» Information shown:
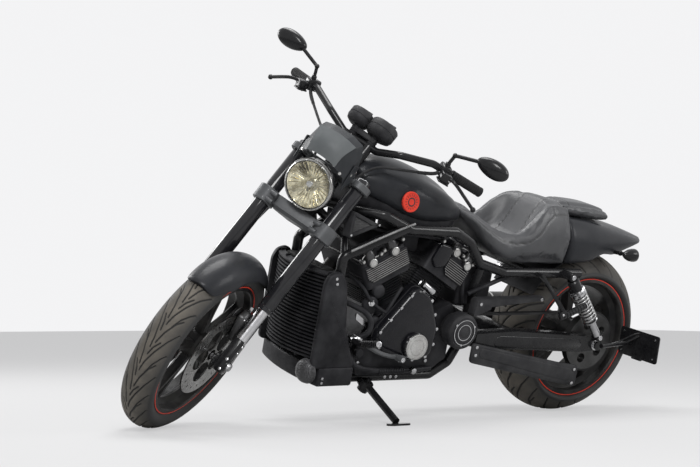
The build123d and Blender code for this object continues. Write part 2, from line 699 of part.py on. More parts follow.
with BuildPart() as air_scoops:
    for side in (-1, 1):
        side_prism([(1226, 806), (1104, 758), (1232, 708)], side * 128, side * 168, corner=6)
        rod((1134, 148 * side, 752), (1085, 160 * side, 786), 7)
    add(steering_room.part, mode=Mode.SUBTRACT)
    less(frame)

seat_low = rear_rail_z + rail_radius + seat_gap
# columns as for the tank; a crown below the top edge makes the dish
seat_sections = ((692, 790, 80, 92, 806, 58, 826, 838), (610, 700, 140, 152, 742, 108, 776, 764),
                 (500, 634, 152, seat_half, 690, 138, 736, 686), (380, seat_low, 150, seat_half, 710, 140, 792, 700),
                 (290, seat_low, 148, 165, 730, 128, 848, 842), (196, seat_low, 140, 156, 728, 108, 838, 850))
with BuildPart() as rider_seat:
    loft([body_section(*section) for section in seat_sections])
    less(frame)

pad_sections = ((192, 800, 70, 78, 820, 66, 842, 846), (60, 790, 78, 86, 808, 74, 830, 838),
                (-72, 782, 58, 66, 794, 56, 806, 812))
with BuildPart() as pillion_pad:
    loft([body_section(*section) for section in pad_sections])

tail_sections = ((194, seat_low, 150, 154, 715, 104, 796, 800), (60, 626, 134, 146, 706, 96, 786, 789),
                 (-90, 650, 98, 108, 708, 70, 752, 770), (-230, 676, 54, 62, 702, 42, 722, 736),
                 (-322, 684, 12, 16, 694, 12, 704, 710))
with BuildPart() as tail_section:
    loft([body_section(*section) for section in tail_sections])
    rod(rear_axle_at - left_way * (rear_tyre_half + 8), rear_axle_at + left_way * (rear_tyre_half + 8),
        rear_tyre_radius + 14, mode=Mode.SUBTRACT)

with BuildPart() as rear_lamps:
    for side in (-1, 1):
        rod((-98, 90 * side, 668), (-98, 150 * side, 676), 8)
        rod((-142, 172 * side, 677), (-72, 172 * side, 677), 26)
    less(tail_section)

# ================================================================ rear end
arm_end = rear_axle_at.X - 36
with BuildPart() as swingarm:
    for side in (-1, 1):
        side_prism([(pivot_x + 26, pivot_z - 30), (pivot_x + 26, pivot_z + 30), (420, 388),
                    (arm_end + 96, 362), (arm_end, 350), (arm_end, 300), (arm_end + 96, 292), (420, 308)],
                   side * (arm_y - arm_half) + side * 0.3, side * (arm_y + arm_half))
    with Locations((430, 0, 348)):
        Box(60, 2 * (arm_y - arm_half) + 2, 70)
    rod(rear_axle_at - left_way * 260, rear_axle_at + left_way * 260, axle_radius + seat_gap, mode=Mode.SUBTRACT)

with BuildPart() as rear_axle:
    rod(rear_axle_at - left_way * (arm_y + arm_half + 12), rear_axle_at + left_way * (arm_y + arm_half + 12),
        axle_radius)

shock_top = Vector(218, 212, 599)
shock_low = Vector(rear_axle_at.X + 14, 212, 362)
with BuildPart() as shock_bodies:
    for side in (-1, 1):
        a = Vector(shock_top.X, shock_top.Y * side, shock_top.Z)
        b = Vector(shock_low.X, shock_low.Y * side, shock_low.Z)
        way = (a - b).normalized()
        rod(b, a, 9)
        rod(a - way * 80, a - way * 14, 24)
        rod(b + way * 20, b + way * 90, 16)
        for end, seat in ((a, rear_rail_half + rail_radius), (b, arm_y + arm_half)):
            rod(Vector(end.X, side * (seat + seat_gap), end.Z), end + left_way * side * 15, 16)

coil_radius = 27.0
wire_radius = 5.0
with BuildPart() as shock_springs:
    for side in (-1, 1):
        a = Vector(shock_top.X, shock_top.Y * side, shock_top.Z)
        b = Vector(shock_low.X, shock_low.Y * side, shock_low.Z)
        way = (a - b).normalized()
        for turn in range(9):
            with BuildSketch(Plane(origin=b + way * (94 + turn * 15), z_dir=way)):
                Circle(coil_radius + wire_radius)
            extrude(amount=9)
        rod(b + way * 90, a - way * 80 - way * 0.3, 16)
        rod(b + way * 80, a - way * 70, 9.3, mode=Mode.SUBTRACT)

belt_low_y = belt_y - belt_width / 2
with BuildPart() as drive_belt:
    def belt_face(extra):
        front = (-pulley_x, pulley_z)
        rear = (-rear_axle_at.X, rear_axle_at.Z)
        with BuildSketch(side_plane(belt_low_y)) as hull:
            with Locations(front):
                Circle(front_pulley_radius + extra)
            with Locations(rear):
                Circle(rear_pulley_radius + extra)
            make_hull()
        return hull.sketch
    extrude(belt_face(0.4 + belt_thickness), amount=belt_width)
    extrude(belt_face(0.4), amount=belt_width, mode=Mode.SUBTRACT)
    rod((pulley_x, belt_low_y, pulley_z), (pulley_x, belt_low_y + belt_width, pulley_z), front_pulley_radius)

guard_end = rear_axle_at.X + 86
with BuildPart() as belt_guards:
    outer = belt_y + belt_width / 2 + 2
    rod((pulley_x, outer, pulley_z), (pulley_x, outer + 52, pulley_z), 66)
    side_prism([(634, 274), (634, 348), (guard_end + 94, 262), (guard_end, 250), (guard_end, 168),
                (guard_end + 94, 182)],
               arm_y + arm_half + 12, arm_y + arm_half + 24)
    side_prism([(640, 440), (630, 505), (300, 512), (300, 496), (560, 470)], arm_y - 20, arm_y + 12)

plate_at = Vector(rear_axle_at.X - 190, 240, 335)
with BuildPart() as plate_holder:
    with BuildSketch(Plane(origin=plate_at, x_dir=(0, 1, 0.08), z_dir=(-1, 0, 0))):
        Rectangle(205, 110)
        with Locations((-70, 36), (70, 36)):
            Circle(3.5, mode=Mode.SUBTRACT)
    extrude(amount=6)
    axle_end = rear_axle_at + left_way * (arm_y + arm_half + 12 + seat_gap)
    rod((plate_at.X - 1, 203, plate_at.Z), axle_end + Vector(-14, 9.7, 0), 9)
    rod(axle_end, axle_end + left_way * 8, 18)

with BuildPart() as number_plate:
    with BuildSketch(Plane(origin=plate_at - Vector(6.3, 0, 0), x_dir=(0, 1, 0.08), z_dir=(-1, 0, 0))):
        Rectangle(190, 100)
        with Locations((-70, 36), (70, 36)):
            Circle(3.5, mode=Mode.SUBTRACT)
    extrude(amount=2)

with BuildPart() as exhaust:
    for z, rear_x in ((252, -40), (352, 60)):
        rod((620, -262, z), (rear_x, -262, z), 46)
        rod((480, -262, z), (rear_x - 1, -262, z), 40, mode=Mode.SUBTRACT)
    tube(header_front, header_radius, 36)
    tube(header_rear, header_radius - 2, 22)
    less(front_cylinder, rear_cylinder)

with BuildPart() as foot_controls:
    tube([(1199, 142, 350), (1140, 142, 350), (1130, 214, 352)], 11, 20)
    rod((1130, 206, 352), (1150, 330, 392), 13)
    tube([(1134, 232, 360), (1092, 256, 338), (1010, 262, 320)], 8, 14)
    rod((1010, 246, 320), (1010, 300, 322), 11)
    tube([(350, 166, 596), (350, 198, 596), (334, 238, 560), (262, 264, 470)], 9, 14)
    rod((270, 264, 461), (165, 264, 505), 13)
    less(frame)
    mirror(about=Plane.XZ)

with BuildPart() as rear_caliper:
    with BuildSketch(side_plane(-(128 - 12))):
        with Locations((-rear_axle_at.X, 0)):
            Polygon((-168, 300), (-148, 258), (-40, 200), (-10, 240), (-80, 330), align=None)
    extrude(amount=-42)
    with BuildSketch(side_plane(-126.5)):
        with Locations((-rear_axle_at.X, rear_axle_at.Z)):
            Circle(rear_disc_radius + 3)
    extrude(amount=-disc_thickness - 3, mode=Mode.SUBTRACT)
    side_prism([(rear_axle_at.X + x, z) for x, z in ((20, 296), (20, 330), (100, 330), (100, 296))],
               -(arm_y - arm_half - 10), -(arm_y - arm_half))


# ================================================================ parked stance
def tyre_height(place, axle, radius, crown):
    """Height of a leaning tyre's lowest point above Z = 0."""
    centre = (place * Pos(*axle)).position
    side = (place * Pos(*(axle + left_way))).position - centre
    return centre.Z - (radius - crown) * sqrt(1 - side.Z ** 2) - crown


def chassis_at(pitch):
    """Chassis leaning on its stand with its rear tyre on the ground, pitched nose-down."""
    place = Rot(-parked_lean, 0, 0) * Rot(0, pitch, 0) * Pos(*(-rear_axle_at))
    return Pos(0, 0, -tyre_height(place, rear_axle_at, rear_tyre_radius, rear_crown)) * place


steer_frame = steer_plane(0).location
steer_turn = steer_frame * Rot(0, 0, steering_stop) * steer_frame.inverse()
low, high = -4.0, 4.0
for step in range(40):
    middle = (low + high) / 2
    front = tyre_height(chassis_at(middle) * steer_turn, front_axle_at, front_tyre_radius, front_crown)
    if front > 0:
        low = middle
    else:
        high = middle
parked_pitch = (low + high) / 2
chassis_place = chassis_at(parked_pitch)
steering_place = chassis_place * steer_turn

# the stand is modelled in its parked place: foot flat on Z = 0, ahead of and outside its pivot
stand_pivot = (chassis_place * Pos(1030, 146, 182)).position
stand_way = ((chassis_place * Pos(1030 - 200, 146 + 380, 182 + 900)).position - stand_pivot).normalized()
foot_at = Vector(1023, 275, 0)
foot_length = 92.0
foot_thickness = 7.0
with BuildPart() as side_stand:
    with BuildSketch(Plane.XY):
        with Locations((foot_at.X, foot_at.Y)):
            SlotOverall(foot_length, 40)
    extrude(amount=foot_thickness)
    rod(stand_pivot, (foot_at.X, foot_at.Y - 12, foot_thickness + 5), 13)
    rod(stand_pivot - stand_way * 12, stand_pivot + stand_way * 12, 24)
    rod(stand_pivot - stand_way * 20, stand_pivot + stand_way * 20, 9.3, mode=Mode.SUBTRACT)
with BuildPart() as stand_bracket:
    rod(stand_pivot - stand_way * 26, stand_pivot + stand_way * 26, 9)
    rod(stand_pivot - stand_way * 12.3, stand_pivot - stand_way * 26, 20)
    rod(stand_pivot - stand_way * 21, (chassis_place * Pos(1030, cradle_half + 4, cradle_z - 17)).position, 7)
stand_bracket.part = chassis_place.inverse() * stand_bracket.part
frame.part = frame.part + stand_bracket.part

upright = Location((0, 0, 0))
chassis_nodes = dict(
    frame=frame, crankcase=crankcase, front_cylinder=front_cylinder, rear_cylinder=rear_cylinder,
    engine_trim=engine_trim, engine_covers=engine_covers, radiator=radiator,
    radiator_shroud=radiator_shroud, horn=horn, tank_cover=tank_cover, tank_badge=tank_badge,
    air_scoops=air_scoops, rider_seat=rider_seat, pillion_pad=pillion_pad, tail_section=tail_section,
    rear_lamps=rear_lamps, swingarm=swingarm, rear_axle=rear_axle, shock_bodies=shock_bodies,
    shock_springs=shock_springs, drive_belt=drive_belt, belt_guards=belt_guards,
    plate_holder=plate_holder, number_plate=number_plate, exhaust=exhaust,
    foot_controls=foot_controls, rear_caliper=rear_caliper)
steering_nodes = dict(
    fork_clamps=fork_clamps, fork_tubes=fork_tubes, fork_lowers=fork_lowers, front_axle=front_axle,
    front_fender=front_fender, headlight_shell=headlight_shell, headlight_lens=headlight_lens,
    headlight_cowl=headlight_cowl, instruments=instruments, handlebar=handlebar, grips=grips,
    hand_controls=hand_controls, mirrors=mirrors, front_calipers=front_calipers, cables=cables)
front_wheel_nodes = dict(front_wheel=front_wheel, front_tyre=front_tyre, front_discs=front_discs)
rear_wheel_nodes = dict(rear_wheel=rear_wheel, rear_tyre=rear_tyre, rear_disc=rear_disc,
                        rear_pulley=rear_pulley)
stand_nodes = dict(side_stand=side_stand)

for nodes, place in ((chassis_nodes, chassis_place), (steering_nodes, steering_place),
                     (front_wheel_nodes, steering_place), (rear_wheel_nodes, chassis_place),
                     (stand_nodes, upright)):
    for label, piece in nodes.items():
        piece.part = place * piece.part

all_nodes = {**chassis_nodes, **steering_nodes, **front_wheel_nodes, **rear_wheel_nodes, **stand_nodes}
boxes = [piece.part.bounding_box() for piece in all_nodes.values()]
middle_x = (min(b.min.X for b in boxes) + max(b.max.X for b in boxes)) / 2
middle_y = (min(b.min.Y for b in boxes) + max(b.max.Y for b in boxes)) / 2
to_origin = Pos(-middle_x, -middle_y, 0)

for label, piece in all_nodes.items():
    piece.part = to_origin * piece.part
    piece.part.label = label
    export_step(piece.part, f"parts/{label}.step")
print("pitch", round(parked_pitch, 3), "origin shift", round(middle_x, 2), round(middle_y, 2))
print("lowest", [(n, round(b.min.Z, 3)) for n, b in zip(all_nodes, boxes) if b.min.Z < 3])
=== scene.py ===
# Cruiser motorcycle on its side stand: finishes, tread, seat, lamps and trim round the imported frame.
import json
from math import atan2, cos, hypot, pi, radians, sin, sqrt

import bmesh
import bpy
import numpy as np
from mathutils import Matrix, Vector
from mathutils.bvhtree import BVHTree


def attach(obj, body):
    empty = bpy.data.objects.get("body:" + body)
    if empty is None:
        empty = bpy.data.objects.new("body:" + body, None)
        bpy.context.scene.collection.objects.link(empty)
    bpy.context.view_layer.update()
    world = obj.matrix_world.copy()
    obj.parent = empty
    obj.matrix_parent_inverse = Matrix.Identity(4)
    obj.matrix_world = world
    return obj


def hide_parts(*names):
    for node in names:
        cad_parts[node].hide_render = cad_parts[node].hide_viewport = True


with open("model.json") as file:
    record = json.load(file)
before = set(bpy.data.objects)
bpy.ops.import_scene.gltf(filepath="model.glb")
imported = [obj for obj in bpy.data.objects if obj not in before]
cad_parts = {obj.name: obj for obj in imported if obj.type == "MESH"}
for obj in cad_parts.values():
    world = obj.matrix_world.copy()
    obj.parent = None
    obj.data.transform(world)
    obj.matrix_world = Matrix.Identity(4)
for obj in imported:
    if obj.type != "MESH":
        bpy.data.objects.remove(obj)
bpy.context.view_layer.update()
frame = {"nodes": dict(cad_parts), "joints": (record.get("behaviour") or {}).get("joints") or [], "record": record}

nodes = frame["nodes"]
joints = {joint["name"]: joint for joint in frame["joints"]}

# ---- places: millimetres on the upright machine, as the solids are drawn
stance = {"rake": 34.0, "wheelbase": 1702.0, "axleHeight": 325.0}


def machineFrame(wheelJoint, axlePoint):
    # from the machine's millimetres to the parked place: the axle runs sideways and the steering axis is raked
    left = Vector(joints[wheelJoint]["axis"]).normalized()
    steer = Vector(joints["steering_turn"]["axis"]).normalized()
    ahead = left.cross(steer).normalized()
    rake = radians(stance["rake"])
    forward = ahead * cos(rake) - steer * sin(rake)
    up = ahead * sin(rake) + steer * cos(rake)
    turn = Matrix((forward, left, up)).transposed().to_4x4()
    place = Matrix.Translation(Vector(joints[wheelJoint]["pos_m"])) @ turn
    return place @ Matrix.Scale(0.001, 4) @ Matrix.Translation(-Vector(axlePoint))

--

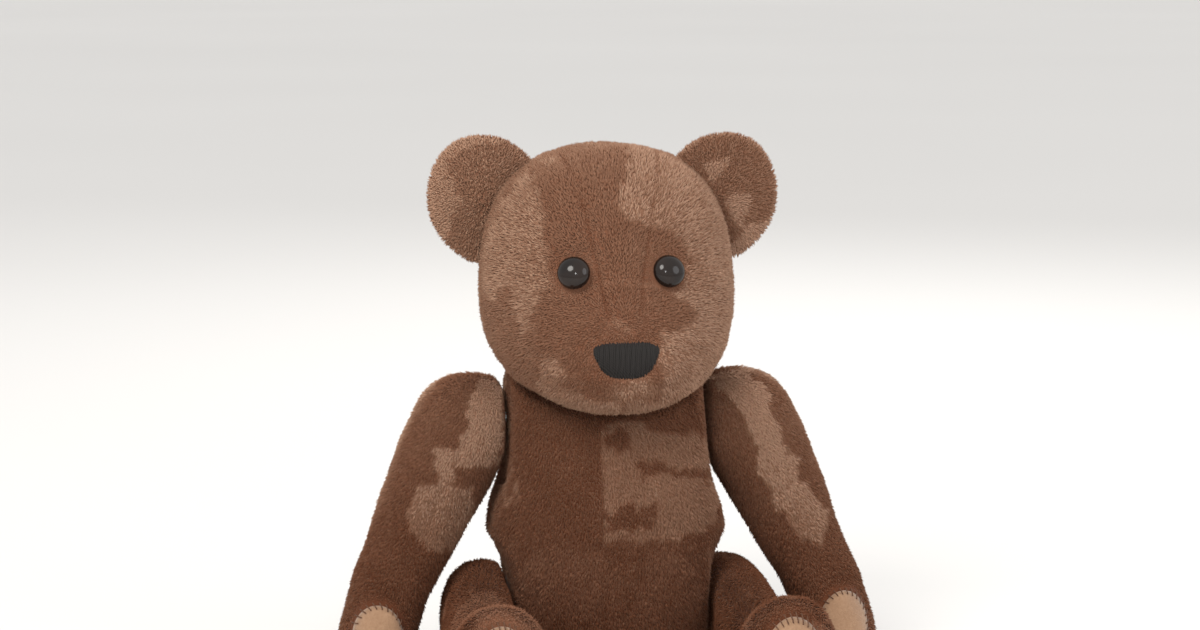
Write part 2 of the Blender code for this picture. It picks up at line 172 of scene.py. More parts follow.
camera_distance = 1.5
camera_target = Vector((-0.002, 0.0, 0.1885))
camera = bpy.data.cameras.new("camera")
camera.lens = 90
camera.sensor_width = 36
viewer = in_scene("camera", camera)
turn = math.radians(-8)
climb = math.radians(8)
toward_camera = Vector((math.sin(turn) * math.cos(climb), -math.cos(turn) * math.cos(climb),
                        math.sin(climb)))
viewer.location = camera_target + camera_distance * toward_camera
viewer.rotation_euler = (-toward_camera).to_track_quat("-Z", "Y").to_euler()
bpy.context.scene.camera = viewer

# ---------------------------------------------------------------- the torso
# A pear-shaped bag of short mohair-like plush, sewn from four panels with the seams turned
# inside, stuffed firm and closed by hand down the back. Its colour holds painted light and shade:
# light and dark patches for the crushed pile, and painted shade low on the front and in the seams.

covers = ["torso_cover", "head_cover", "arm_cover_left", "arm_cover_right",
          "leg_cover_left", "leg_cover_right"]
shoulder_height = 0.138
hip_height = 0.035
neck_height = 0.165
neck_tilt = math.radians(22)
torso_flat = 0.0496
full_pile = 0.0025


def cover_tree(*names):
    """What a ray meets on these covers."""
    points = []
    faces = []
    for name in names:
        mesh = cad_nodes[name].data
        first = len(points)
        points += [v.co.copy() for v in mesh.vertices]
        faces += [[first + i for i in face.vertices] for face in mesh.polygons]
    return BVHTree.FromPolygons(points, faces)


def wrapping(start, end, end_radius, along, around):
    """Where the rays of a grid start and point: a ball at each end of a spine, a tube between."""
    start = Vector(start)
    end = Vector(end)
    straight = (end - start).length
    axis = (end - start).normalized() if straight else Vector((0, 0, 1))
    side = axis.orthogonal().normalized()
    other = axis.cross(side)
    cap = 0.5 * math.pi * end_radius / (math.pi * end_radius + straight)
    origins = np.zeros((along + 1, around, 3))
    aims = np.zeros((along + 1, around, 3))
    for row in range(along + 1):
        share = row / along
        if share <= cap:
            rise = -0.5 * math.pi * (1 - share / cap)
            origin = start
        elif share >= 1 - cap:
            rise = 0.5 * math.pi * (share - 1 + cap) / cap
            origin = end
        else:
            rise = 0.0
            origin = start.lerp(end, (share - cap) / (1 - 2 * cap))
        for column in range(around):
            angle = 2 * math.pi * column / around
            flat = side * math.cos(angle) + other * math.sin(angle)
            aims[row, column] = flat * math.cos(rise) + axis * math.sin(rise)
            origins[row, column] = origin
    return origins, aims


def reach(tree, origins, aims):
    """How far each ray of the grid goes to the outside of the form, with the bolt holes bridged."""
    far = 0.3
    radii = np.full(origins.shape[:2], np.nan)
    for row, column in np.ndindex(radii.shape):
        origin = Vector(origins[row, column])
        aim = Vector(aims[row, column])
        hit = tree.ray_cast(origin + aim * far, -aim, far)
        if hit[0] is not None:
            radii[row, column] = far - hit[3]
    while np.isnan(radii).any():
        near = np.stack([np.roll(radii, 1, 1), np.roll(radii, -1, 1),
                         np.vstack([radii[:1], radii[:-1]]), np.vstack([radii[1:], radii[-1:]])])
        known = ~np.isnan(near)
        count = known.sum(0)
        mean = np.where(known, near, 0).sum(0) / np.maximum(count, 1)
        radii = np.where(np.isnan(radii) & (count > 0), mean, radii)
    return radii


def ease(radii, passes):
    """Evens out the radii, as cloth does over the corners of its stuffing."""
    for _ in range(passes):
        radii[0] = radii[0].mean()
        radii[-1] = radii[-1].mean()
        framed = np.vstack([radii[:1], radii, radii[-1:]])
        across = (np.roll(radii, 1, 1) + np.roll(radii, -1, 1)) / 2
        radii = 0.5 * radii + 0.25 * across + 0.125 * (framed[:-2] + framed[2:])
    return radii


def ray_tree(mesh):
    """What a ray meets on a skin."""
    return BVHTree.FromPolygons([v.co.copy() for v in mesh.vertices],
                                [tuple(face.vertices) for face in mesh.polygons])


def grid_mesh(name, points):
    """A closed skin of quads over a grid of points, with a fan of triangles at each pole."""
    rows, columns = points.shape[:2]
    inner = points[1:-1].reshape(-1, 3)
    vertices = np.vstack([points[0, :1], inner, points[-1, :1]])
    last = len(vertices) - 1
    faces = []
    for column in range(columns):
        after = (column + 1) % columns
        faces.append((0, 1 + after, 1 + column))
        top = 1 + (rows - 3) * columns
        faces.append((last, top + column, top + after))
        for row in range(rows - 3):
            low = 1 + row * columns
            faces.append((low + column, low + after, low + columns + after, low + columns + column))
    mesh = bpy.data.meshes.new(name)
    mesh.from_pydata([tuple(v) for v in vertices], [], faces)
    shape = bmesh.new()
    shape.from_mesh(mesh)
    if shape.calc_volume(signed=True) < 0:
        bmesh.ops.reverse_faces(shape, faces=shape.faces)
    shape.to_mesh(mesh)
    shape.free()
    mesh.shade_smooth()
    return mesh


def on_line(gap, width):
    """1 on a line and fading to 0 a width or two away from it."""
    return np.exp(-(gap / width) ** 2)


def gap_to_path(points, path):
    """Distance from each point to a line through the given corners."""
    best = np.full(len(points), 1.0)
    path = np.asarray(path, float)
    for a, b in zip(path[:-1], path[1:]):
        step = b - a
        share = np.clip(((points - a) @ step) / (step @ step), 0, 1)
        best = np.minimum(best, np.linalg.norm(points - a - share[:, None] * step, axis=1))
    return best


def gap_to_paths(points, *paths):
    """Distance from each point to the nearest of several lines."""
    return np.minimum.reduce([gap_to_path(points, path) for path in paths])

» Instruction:
Output exactly the lines of the material above from the one containing "piece.part.label = label" up to and including the one containing "if empty is".

» Solved problem:
    piece.part.label = label
    export_step(piece.part, f"parts/{label}.step")
print("pitch", round(parked_pitch, 3), "origin shift", round(middle_x, 2), round(middle_y, 2))
print("lowest", [(n, round(b.min.Z, 3)) for n, b in zip(all_nodes, boxes) if b.min.Z < 3])
=== scene.py ===
# Cruiser motorcycle on its side stand: finishes, tread, seat, lamps and trim round the imported frame.
import json
from math import atan2, cos, hypot, pi, radians, sin, sqrt

import bmesh
import bpy
import numpy as np
from mathutils import Matrix, Vector
from mathutils.bvhtree import BVHTree


def attach(obj, body):
    empty = bpy.data.objects.get("body:" + body)
    if empty is None:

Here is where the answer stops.